— EXERCISE REQUIREMENTS —
Nothing but the lines from the line that contains "points = [vertex.co" through the line that contains "before = set(bpy.data.objects)" should appear in the output, each reproduced exactly.

— AVAILABLE DATA —
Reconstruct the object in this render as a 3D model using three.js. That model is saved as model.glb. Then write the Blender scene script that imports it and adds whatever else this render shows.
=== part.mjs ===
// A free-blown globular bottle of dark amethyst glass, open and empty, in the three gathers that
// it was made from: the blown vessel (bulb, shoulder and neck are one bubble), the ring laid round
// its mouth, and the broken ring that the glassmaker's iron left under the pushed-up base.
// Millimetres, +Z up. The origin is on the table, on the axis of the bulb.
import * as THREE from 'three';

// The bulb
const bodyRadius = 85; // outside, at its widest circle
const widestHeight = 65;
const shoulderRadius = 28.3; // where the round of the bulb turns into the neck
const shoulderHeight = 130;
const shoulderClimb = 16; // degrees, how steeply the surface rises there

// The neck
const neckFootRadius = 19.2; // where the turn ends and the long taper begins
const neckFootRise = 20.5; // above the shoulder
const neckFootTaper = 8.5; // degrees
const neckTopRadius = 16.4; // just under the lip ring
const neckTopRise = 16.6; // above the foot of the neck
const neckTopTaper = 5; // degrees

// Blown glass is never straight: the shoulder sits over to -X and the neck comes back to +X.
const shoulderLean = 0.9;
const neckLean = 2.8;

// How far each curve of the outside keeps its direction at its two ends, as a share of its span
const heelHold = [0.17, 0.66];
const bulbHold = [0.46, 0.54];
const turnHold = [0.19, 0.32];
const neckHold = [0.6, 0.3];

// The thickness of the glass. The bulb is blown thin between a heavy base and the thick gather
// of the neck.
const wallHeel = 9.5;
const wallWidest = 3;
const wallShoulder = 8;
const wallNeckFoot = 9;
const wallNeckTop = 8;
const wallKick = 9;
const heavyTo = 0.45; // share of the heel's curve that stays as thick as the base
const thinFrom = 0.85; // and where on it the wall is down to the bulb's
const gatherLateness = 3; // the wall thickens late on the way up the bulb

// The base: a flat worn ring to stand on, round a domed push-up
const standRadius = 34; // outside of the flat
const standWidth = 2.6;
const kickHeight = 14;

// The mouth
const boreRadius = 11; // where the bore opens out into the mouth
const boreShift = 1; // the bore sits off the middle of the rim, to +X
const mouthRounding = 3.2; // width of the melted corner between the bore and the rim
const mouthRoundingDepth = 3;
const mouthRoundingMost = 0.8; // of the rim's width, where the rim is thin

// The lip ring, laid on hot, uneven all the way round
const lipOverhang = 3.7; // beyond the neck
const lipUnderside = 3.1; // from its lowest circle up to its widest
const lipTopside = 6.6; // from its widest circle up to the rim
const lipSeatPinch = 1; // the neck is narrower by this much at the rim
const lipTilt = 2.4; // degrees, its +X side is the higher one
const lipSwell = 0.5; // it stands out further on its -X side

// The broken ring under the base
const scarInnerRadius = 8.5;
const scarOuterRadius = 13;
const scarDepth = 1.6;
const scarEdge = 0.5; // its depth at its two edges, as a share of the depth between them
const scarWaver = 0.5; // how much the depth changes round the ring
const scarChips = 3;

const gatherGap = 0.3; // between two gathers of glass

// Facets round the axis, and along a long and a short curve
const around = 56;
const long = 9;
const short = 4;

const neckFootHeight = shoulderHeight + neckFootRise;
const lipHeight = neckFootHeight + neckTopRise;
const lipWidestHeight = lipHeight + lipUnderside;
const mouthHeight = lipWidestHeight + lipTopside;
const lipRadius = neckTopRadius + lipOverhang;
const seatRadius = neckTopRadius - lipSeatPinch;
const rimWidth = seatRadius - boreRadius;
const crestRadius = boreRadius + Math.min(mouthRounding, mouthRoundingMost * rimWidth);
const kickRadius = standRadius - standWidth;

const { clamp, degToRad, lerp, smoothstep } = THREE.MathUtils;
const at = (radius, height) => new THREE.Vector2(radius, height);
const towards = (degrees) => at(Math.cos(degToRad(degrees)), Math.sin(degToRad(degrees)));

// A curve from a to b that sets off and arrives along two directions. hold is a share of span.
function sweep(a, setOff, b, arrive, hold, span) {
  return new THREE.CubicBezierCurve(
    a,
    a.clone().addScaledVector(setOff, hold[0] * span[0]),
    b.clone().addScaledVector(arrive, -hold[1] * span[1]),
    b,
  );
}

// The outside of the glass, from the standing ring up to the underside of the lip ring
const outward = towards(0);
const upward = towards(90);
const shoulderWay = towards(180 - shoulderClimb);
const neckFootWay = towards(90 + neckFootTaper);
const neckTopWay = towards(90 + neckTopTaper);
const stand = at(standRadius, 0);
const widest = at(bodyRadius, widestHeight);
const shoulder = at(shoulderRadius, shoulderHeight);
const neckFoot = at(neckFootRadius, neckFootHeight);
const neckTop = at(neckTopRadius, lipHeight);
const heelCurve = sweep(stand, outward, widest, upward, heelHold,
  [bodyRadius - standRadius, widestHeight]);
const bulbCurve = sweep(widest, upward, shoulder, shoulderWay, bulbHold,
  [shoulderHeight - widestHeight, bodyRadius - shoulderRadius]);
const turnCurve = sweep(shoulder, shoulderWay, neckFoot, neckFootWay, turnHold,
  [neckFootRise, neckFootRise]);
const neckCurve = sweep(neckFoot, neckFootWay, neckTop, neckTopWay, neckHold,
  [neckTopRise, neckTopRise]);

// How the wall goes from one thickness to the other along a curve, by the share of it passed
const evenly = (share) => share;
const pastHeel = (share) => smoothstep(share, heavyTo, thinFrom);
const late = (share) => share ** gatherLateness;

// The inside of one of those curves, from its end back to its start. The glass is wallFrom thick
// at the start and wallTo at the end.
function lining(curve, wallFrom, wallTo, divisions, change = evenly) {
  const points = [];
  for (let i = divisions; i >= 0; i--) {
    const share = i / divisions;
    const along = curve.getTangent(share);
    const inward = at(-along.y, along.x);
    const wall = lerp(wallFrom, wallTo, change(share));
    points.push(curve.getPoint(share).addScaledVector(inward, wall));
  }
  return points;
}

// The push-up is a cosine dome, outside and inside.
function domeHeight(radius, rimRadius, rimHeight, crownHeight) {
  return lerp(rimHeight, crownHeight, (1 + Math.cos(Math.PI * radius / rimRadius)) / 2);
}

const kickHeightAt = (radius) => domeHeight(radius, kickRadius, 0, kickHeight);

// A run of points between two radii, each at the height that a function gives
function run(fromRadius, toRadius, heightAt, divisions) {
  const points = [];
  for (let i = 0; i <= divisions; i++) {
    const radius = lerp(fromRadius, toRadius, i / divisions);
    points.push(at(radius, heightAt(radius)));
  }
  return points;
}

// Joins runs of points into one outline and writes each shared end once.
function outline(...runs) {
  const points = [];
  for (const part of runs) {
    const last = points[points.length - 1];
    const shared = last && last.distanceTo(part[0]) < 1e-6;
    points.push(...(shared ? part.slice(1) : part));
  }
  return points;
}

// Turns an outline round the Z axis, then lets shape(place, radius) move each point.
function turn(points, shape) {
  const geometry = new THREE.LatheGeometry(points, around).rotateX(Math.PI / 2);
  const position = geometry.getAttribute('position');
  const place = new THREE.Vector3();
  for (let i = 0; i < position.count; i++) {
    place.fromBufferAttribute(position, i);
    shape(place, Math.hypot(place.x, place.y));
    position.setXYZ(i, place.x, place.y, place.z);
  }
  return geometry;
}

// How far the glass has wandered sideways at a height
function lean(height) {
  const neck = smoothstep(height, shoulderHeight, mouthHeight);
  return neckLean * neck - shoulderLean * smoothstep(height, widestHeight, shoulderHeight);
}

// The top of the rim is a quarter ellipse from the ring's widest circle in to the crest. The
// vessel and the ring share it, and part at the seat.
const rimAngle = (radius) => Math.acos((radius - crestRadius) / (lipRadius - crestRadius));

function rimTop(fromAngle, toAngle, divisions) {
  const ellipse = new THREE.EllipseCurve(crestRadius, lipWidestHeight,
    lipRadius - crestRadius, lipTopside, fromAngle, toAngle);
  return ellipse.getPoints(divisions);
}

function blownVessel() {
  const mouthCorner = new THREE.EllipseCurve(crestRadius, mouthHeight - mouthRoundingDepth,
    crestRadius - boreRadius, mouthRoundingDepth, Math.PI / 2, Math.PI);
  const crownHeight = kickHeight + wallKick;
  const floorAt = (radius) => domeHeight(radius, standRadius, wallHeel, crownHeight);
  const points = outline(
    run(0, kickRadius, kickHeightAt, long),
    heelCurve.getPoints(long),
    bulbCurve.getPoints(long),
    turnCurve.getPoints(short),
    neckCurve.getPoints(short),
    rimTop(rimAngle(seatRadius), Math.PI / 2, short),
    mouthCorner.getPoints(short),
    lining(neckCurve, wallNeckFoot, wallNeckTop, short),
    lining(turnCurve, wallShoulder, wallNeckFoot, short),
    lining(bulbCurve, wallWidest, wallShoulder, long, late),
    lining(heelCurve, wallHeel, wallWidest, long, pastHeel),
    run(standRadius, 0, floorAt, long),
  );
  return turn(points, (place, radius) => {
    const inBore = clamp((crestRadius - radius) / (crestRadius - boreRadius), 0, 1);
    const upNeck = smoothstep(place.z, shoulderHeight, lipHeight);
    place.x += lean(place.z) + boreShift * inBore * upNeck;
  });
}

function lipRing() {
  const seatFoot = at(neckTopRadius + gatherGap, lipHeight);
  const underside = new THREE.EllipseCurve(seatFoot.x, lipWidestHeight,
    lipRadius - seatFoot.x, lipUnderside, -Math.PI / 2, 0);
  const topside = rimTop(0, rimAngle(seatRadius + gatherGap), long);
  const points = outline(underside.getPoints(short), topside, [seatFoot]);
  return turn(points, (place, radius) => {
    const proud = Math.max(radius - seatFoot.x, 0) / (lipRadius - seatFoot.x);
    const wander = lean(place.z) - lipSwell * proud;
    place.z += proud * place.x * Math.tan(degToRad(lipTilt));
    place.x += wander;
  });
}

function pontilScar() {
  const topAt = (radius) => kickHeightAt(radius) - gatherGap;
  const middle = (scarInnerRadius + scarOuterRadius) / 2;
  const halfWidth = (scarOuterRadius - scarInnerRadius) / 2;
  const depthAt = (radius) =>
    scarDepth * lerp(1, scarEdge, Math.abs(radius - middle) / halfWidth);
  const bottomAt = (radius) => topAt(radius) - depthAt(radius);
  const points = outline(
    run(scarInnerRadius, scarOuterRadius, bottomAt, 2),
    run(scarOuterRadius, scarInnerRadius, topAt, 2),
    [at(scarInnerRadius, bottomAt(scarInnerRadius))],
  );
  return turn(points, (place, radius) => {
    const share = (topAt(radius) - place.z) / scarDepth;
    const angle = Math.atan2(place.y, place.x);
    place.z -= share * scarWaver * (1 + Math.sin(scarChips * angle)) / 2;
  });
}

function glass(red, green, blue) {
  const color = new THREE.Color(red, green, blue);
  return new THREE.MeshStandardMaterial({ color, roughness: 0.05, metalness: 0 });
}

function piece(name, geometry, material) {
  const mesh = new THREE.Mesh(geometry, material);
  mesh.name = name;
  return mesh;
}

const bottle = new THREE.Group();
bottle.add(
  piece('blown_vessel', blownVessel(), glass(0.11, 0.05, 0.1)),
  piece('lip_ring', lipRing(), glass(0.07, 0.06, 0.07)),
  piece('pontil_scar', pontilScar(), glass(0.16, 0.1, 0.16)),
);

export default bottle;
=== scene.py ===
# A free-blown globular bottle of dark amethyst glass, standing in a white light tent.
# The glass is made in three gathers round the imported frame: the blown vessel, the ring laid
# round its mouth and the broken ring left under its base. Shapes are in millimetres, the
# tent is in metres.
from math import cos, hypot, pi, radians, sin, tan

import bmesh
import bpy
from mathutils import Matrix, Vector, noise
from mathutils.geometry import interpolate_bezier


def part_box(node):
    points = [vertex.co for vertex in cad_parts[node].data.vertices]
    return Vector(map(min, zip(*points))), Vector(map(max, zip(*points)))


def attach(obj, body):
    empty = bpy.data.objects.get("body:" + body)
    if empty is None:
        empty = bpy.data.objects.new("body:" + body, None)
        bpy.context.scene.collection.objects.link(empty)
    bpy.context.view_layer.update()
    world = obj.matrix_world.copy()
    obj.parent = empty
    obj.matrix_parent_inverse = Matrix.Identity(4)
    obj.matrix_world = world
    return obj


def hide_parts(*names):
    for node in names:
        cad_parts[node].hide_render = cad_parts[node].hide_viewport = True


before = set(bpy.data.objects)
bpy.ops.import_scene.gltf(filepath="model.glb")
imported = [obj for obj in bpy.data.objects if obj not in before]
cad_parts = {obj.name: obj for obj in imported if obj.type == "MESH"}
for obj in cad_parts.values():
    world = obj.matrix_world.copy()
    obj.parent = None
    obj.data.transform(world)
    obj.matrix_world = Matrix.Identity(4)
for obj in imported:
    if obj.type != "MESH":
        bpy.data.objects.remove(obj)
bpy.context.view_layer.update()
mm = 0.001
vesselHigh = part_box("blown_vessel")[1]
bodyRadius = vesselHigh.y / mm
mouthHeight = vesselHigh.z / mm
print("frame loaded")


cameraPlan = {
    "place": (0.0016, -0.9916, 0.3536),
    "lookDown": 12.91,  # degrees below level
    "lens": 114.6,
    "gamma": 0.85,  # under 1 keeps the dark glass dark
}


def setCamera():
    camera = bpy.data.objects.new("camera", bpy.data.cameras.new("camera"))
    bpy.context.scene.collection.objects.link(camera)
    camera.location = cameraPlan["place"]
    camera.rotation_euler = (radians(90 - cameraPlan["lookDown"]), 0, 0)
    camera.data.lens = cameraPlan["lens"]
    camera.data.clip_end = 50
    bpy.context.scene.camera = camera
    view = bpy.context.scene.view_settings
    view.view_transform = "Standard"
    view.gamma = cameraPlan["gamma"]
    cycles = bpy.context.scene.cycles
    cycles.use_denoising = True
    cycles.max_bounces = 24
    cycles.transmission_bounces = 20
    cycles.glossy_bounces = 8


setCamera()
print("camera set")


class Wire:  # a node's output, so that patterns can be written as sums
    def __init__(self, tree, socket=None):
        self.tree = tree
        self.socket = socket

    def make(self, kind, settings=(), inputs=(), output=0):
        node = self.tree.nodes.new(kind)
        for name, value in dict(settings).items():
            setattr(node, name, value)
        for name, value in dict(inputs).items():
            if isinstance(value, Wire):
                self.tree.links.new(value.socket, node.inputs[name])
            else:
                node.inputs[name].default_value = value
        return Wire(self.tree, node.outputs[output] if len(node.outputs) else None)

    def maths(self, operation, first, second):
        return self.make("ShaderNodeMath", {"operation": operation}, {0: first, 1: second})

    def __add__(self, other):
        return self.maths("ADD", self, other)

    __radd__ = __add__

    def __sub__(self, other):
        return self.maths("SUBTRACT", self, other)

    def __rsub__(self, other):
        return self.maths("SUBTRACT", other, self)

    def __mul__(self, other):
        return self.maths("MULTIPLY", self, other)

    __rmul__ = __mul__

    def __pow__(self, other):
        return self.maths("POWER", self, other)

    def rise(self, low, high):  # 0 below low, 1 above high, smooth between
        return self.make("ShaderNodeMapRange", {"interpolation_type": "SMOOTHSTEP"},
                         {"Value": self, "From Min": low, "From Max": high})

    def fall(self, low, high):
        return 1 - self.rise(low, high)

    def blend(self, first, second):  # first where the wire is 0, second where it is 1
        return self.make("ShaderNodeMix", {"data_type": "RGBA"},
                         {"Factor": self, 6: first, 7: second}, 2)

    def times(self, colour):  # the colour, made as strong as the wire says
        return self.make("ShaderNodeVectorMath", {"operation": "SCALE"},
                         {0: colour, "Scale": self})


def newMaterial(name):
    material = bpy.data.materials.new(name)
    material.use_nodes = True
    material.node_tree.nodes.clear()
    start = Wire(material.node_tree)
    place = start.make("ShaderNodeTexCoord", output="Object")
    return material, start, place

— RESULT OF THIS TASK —
    points = [vertex.co for vertex in cad_parts[node].data.vertices]
    return Vector(map(min, zip(*points))), Vector(map(max, zip(*points)))


def attach(obj, body):
    empty = bpy.data.objects.get("body:" + body)
    if empty is None:
        empty = bpy.data.objects.new("body:" + body, None)
        bpy.context.scene.collection.objects.link(empty)
    bpy.context.view_layer.update()
    world = obj.matrix_world.copy()
    obj.parent = empty
    obj.matrix_parent_inverse = Matrix.Identity(4)
    obj.matrix_world = world
    return obj


def hide_parts(*names):
    for node in names:
        cad_parts[node].hide_render = cad_parts[node].hide_viewport = True


before = set(bpy.data.objects)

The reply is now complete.